This blog is devoted to remembrances and essays on general topics, including literature and writing. It has evolved over time, and some older posts on this site might reflect a different perspective and purpose.

New posts on Wednesdays. Email wallacemike8@gmail.com

Friday, April 15, 2011

The Great Depression's Silver Lining


            We’ve all heard the old chestnut that if your neighbor is unemployed, we’re in a recession; if you’re unemployed, we’re in a depression. Trite as that is, it drives home the point that no matter what the economists say, economics is a personal matter, and we filter the big picture through the lens of our own experience.
            I was reminded of that earlier this week when I went up to Santa Clara University to interview Alexander J. Field, a professor of economics who has written a somewhat revisionist book, A Great Leap Forward: 1930s Depression and U.S. Economic Growth. (It’s published by Yale University Press and available at Amazon.com.)
            Field’s central argument, and it’s pretty convincing, is that the Depression years were paradoxically a time of great economic suffering and great technological and organizational innovation.
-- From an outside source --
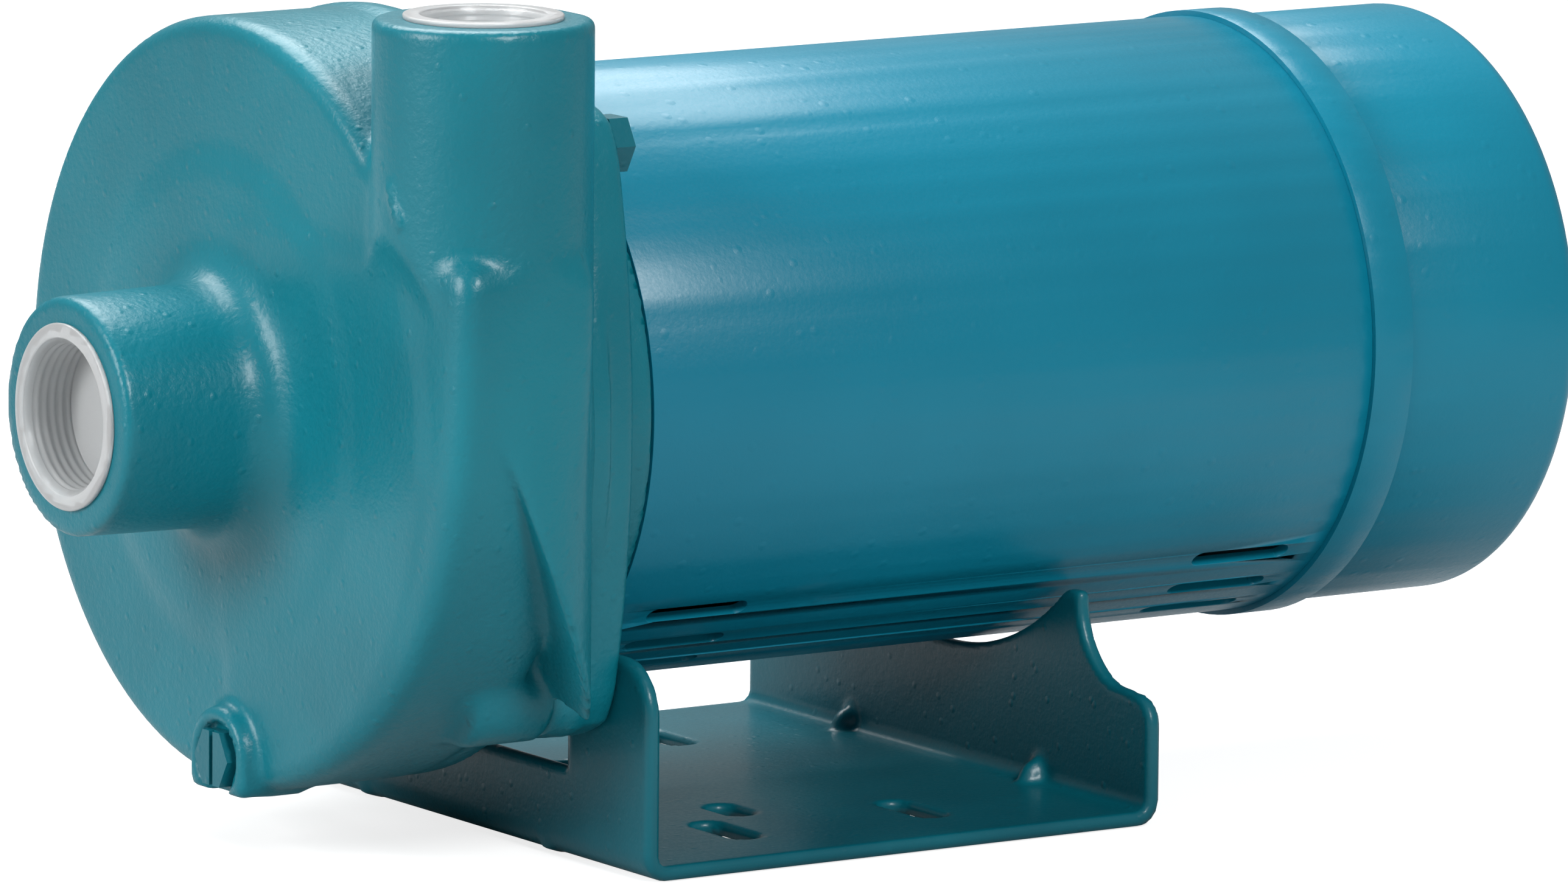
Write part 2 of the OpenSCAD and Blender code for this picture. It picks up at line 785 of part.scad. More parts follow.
// one cut through the shell with round ends, at an angle below the discharge side
module vent_cut(x, angle) {
  straight = vent_len - vent_w;
  translate([x, 0, shaft_z]) rotate([angle, 0, 0]) {
    for (s = [-1, 1]) {
      translate([s * straight / 2, -shell_r - 3, 0]) rotate([-90, 0, 0])
        cylinder(h = shell_t + 6, d = vent_w, $fn = 32);
    }
    translate([-straight / 2, -shell_r - 3, -vent_w / 2]) cube([straight, shell_t + 6, vent_w]);
  }
}

module motor_shell() {
  color(enamel) difference() {
    ring(x_shell, x_band, shell_r, shell_r - shell_t);
    for (x = [x_shell + vent_inset + 1, x_band - vent_inset + 0.6]) {
      for (i = [0 : 2]) {
        both_sides() vent_cut(x, 43.7 + i * vent_step);
      }
    }
  }
}

// ---------- rear bell and what it carries ----------

module rear_bell() {
  color(enamel) difference() {
    union() {
      ring(x_band, x_cover, band_r, band_r - 6);
      ring(x_band - 7, x_band + cut, shell_r - shell_t - seat_gap, shell_r - shell_t - 5);
      ring(x_cover - cut, x_cover + 6, cover_r - cover_t - seat_gap, cover_r - cover_t - 3.5);
      disc(x_cover - 6, x_cover, band_r - 2);
      disc(x_rear_bearing - 3, x_cover + 3.4, bearing_r + 6);
      for (s = [-1, 1]) {
        peg(x_cover - cut, x_end - cover_t - 0.05, s * pillar_y, pillar_z, pillar_r);
        peg(x_cover - cut, x_switch, s * post_y, post_z, 3.5);
      }
      peg(x_cover - cut, x_board, 0, 50, 4);
    }
    disc(x_rear_bearing - 4, x_rear_bearing + bearing_w + 1, bearing_r + seat_gap);
    disc(x_rear_bearing, x_cover + 5, tail_r + 3);
    for (a = [22.5 : 45 : 337.5]) {
      at_x(x_cover - 8) rotate([0, 0, a]) translate([56, 0, 0]) cylinder(h = 10, r = 8);
    }
    for (a = [0 : 90 : 270]) {
      peg(x_band - 8, x_cover + cut, through_circle_r * cos(a),
        through_circle_r * sin(a), through_r + seat_gap, 32);
      peg(x_cover, x_cover + 7, 0.99 * through_circle_r * cos(a),
        0.99 * through_circle_r * sin(a), 4.4, 32);
    }
    for (s = [-1, 1]) {
      peg(x_end - 14, x_end, s * pillar_y, pillar_z, screw_r + seat_gap, 32);
    }
    peg(x_cover - 3, x_cover + cut, 30, -30, 2 + seat_gap, 32);
    peg(x_cover - 3, x_cover + cut, -30, -30, 2 + seat_gap, 32);
  }
}

// deep drawn cover with a rounded end edge
module rear_cover() {
  inner_edge = cover_edge - cover_t;
  color(enamel) difference() {
    at_x(x_cover) rotate_extrude() union() {
      square([cover_r, cover_len - cover_edge]);
      square([cover_r - cover_edge, cover_len]);
      translate([cover_r - cover_edge, cover_len - cover_edge]) circle(r = cover_edge);
    }
    at_x(x_cover - cut) rotate_extrude() union() {
      square([cover_r - cover_t, cover_len - cover_edge + cut]);
      square([cover_r - cover_edge, cover_len - cover_t + cut]);
      translate([cover_r - cover_edge, cover_len - cover_edge + cut]) circle(r = inner_edge);
    }
    for (s = [-1, 1]) {
      peg(x_end - 3, x_end + cut, s * pillar_y, pillar_z, screw_r + 0.3, 32);
    }
    translate([conduit_x, 0, shaft_z]) rotate([-90, 0, 0]) cylinder(h = cover_r + 5, r = conduit_r + 3.05);
  }
}

module rear_cover_screws() {
  color(steel) for (s = [-1, 1]) {
    difference() {
      union() {
        peg(x_end - 12, x_end + 0.5, s * pillar_y, pillar_z, screw_r, 32);
        peg(x_end, x_end + 2.6, s * pillar_y, pillar_z, 4.6);
      }
      at_x(x_end + 1.4) translate([s * pillar_y - 5, pillar_z - 0.6, 0]) cube([10, 1.2, 3]);
    }
  }
}

module through_bolts() {
  color(steel) for (a = [0 : 90 : 270]) {
    y = through_circle_r * cos(a);
    z = through_circle_r * sin(a);
    peg(x_plate_back - 7, x_cover + 1, y, z, through_r, 32);
    peg(x_cover, x_cover + 3, y * 0.99, z * 0.99, 3.6, 6);
  }
}

module governor_plate() {
  color(steel) difference() {
    union() {
      disc(x_governor, x_governor + 1.5, 17);
      disc(x_governor, x_governor + 4, tail_r + 3);
      for (a = [0, 180]) {
        at_x(x_governor + 1) rotate([0, 0, a]) translate([11, -6, 0]) cube([5, 12, 3]);
      }
    }
    disc(x_governor - cut, x_governor + 5, tail_r + seat_gap);
  }
}

module governor_sleeve() {
  color([0.85, 0.83, 0.75]) difference() {
    union() {
      disc(x_sleeve - 2, x_sleeve + 4, tail_r + 2);
      disc(x_sleeve + 2, x_sleeve + 4, 13);
    }
    disc(x_sleeve - 3, x_sleeve + 5, tail_r + run_gap);
  }
}

// insulating plate that holds the start switch's contacts
module switch_plate() {
  color([0.35, 0.2, 0.1]) difference() {
    translate([x_switch + seat_gap, -34, shaft_z - 12]) cube([2.2, 68, 44]);
    disc(x_switch - cut, x_switch + 4, tail_r + 4);
  }
}

module switch_leaf() {
  color("peru") translate([x_switch - 1.2, 12, shaft_z - 9]) difference() {
    union() {
      cube([0.6, 8, 24]);
      translate([0, 0, 20]) cube([1.2, 8, 4]);
    }
  }
}

module terminal_board() {
  color([0.1, 0.1, 0.1]) difference() {
    translate([x_board + seat_gap, -22, shaft_z + 42]) cube([3, 44, 22]);
    for (y = [-15, -7.5, 7.5, 15]) {
      peg(x_board - 1, x_board + 5, y, 53, 1.8, 32);
    }
  }
}

module terminal_studs() {
  color("goldenrod") for (y = [-15, -7.5, 7.5, 15]) {
    peg(x_board - 2, x_board + 9, y, 53, 1.75, 32);
    peg(x_board + 3 + seat_gap, x_board + 5, y, 53, 3.2, 6);
  }
}

module start_capacitor() {
  color([0.1, 0.1, 0.11]) translate([x_capacitor, -capacitor_len / 2, shaft_z + capacitor_z]) rotate([-90, 0, 0]) {
    cylinder(h = capacitor_len, r = capacitor_r);
    for (x = [-6, 6]) translate([x, 0, -4]) cylinder(h = 5, r = 2.4);
  }
}

// strap around the capacitor, with a foot on the rear bell
module capacitor_clip() {
  strap_r = capacitor_r + 1;
  color(steel) {
    translate([x_capacitor, -7, shaft_z + capacitor_z]) rotate([-90, 0, 0]) difference() {
      cylinder(h = 14, r = strap_r);
      translate([0, 0, -cut]) cylinder(h = 16, r = capacitor_r + seat_gap);
    }
    translate([x_cover + 0.1, -7, shaft_z + capacitor_z - 8]) cube([x_capacitor - strap_r - x_cover + 0.3, 14, 16]);
  }
}

module ground_screw() {
  color([0.1, 0.5, 0.2]) {
    peg(x_cover - 2.5, x_cover + 0.5, 30, -30, 2, 32);
    peg(x_cover + 0.1, x_cover + 3, 30, -30, 4.2, 6);
  }
}

// threaded entry for the motor's conduit, on the side away from the discharge
module conduit_bushing() {
  color(steel) translate([conduit_x, cover_r - 5, shaft_z]) rotate([-90, 0, 0]) difference() {
    union() {
      cylinder(h = conduit_len, r = conduit_r + 3);
      translate([0, 0, 5.2]) cylinder(h = conduit_len - 5.2, r = conduit_r + 5.4, $fn = 8);
    }
    translate([0, 0, -cut]) cylinder(h = conduit_len + 2 * cut, r = conduit_r);
  }
}

// ---------- base ----------

// cross-section of the bent sheet: X right, height up
module channel_section() {
  flange_top = shaft_z;
  difference() {
    union() {
      translate([-base_len / 2, bend_out]) square([base_len, flange_top]);
      translate([-base_len / 2 + bend_out, 0]) square([base_len - 2 * bend_out, flange_top]);
      for (s = [-1, 1]) {
        translate([s * (base_len / 2 - bend_out), bend_out]) circle(r = bend_out);
      }
    }
    translate([-base_len / 2 + base_t, bend_out]) square([base_len - 2 * base_t, 2 * flange_top]);
    translate([-base_len / 2 + bend_out, base_t]) square([base_len - 2 * bend_out, 2 * flange_top]);
    for (s = [-1, 1]) {
      translate([s * (base_len / 2 - bend_out), bend_out]) circle(r = bend_r);
    }
  }
}

// a box of the sheet's width with rounded top corners, in the shaft's plane
module shoulder_block(x0, x1, width, top, corner) {
  length = x1 - x0;
  translate([x0, -width / 2, -cut]) cube([length, width, top - corner + cut]);
  translate([x0, -width / 2 + corner, 0]) cube([length, width - 2 * corner, top]);
  for (s = [-1, 1]) {
    translate([x0, s * (width / 2 - corner), top - corner]) rotate([0, 90, 0])
      cylinder(h = length, r = corner);
  }
}

// what stays of the rear flange: shoulders, and horns that reach up to the shell
module rear_outline() {
  half = base_len / 2 + cut;
  difference() {
    union() {
      shoulder_block(0, half, base_w, shoulder_z, 8);
      translate([0, -horn_cut_y, shoulder_z - 9]) cube([half, 2 * horn_cut_y, shaft_z + horn_z - shoulder_z + 9]);
    }
    disc(-cut, half + cut, saddle_r);
    for (s = [-1, 1]) {
      peg(-cut, half + cut, s * horn_cut_y, horn_cut_z, horn_cut_r);
      translate([-cut, s * (horn_cut_y + 5) - 5, shoulder_z]) cube([half + 3, 10, 40]);
    }
  }
}

// what stays of the front flange: two ears under the lower casing bolts
module front_outline() {
  half = base_len / 2 + cut;
  ear_in = 58;
  difference() {
    shoulder_block(-half, 0, base_w, ear_z, 15);
    disc(-half - cut, cut, saddle_r);
    translate([-half - cut, -ear_in, dip_z]) cube([half + 2 * cut, 2 * ear_in, shaft_z]);
  }
}

// small dent pressed across a bend to stiffen it
module dart(side, y) {
  reach = bend_r + 7;
  translate([side * (base_len / 2 - base_t), y, base_t]) rotate([0, side * 45, 0])
    intersection() {
      sphere(r = reach * 0.72);
      translate([-reach, -3, -reach]) cube([2 * reach, 6, 2 * reach]);
    }
}

module base() {
  color(enamel) difference() {
    union() {
      intersection() {
        translate([0, base_w / 2, 0]) rotate([90, 0, 0]) linear_extrude(base_w) channel_section();
        union() {
          rear_outline();
          front_outline();
        }
      }
      intersection() {
        for (side = [-1, 1]) {
          for (y = [-46, 46]) dart(side, y);
        }
        translate([-base_len / 2 + 1, -60, 1]) cube([base_len - 2, 120, 30]);
      }
    }
    for (s = [-1, 1]) {
      slot(slot_front_x, s * slot_pitch / 2, slot_len, slot_w);
      slot(slot_rear_x, s * slot_pitch / 2, slot_len, slot_w);
      slot(inner_slot_x, s * inner_slot_pitch / 2, inner_slot_len, slot_w);
    }
    for (a = [225, 315]) {
      peg(x_plate_back - cut, x_plate_back + base_t + cut, bolt_circle_r * cos(a),
        bolt_circle_r * sin(a), bolt_r + bolt_gap);
    }
  }
}

volute_casing();
casing_o_ring();
front_bracket();
casing_bolts();
drain_plug();
suction_cap();
discharge_cap();
impeller();
seal_seat();
seal_seat_gasket();
seal_carbon();
seal_bellows();
seal_spring();
water_slinger();
shaft();
front_bearing_outer();
front_bearing_inner();
front_bearing_balls();
front_bearing_cage();
rear_bearing_outer();
rear_bearing_inner();
rear_bearing_balls();
rear_bearing_cage();
wave_washer();
rotor_core();
rotor_end_rings();
cooling_fan();
stator_core();
stator_windings();
motor_shell();
rear_bell();
rear_cover();
rear_cover_screws();
through_bolts();
governor_plate();
governor_sleeve();
switch_plate();
switch_leaf();
terminal_board();
terminal_studs();
start_capacitor();
capacitor_clip();
ground_screw();
conduit_bushing();
base();
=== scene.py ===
# Looks of a close-coupled water pump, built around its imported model.
import json
import math
import bmesh
import bpy
import numpy as np
from mathutils import Matrix, Vector


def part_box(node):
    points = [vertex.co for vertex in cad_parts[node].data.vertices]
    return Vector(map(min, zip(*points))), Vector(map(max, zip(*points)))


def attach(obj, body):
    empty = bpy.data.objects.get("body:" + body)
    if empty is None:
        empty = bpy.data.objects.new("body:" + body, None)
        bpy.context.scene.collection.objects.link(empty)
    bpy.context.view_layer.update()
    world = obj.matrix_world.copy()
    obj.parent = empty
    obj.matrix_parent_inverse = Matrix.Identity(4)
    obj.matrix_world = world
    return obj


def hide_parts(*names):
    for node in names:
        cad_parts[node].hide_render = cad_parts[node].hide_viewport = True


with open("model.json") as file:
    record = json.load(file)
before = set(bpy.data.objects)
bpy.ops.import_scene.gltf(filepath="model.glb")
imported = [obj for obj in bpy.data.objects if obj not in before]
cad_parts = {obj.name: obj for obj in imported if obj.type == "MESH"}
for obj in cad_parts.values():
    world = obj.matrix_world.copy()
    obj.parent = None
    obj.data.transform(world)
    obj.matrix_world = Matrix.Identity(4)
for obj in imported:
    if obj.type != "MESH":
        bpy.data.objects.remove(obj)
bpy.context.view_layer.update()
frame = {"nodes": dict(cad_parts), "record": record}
print("frame loaded:", len(frame["nodes"]), "nodes")

mm = 0.001  # shapes below are worked out in millimetres, with z measured from the shaft

# ---------- camera ----------

view = {
    "place": (-1.9645, -3.0152, 0.6786),
    "yaw": 33.412,  # degrees from +Y towards +X
    "pitch": -9.171,
    "roll": 0.506,
    "lens": 309.2,
}


def addCamera():
    # forward from yaw and pitch; the picture's right and up are turned about it by the roll
    yaw, pitch, roll = (math.radians(view[k]) for k in ("yaw", "pitch", "roll"))
    forward = np.array([math.sin(yaw) * math.cos(pitch), math.cos(yaw) * math.cos(pitch), math.sin(pitch)])
    level = np.array([math.cos(yaw), -math.sin(yaw), 0])
    up = np.cross(level, forward)
    right = level * math.cos(roll) + up * math.sin(roll)
    up = up * math.cos(roll) - level * math.sin(roll)
    camera = bpy.data.objects.new("camera", bpy.data.cameras.new("camera"))
    bpy.context.scene.collection.objects.link(camera)
    columns = np.array([right, up, -forward]).T
    camera.matrix_world = Matrix.Translation(view["place"]) @ Matrix(columns.tolist()).to_4x4()
    camera.data.lens = view["lens"]
    camera.data.sensor_width = 36
    camera.data.clip_end = 50
    bpy.context.scene.camera = camera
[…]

He contends, in fact, that the 1930s were the most technologically progressive decade of the twentieth century because the advances occurred in so many areas.
            Consider just a few: The invention of television, which made its debut at the 1939-40 World’s Fair in New York; dramatic gains in aviation; the development of a national infrastructure, including roads, bridges and tunnels (we haven’t built a large suspension bridge in this country since Verrazano Narrows in 1964). Within that decade, movies went from being black and white, stagey productions with scratchy sound to lavish, Technicolor productions like Gone With the Wind and The Wizard of Oz. Automobiles went from being primitive, boxy rattletraps to streamlined machines with radios, heaters, V-8 engines and automatic transmissions.
            Despite the common impression that no one was spending money back then, there was a strong market for the new technology. In 1929, only 3 percent of American households had a refrigerator; by 1941, 44 percent did. When nylon was created in the late 1930s, 63 million pairs of stockings were sold in the first year.
            A late friend of mine, who grew up in the Depression years, told me on more than one occasion that if you had a job in those times (and in the worst of them, three quarters of the people did) you were all right because everything was cheap. Field says the economic data support that, and during the 1930s real wages went up for most people who had jobs.
            Plenty of businesses were doing well. Newspapers and magazines were thriving; the number of scientists employed in corporate R&D quadrupled between 1929 and 1941; radio created lots of good jobs and wealth in the upper echelons. Where you were mattered, too. Hollywood was a boomtown for most of the decade, and so were the towns near major construction projects.
In 1938, when Shasta Dam was being built, the nearby county seat of Redding had 8,000 people and three daily newspapers.  The John P. Scripps newspaper group, for which I later worked, moved in to start a fourth, The Record. It was profitable within months and is the newspaper that survives in that area today. That illustrates another point: Depression or no, people were starting businesses when they saw an opportunity.
Sometimes prosperity struck unexpectedly. Leonard Bernstein’s father invested heavily in a beauty-supply business just before the 1929 stock market crash. He figured he was ruined, but it turned out that no matter how tough times were, women set aside a bit of money to get their hair done. By the end of the 1930s, he was a wealthy man.
Economic misery was the big story of the Great Depression, but, as Field reminds us, the big story isn’t the whole story. It makes you wonder what revisionist historians will be writing about today’s economy 75 years from now.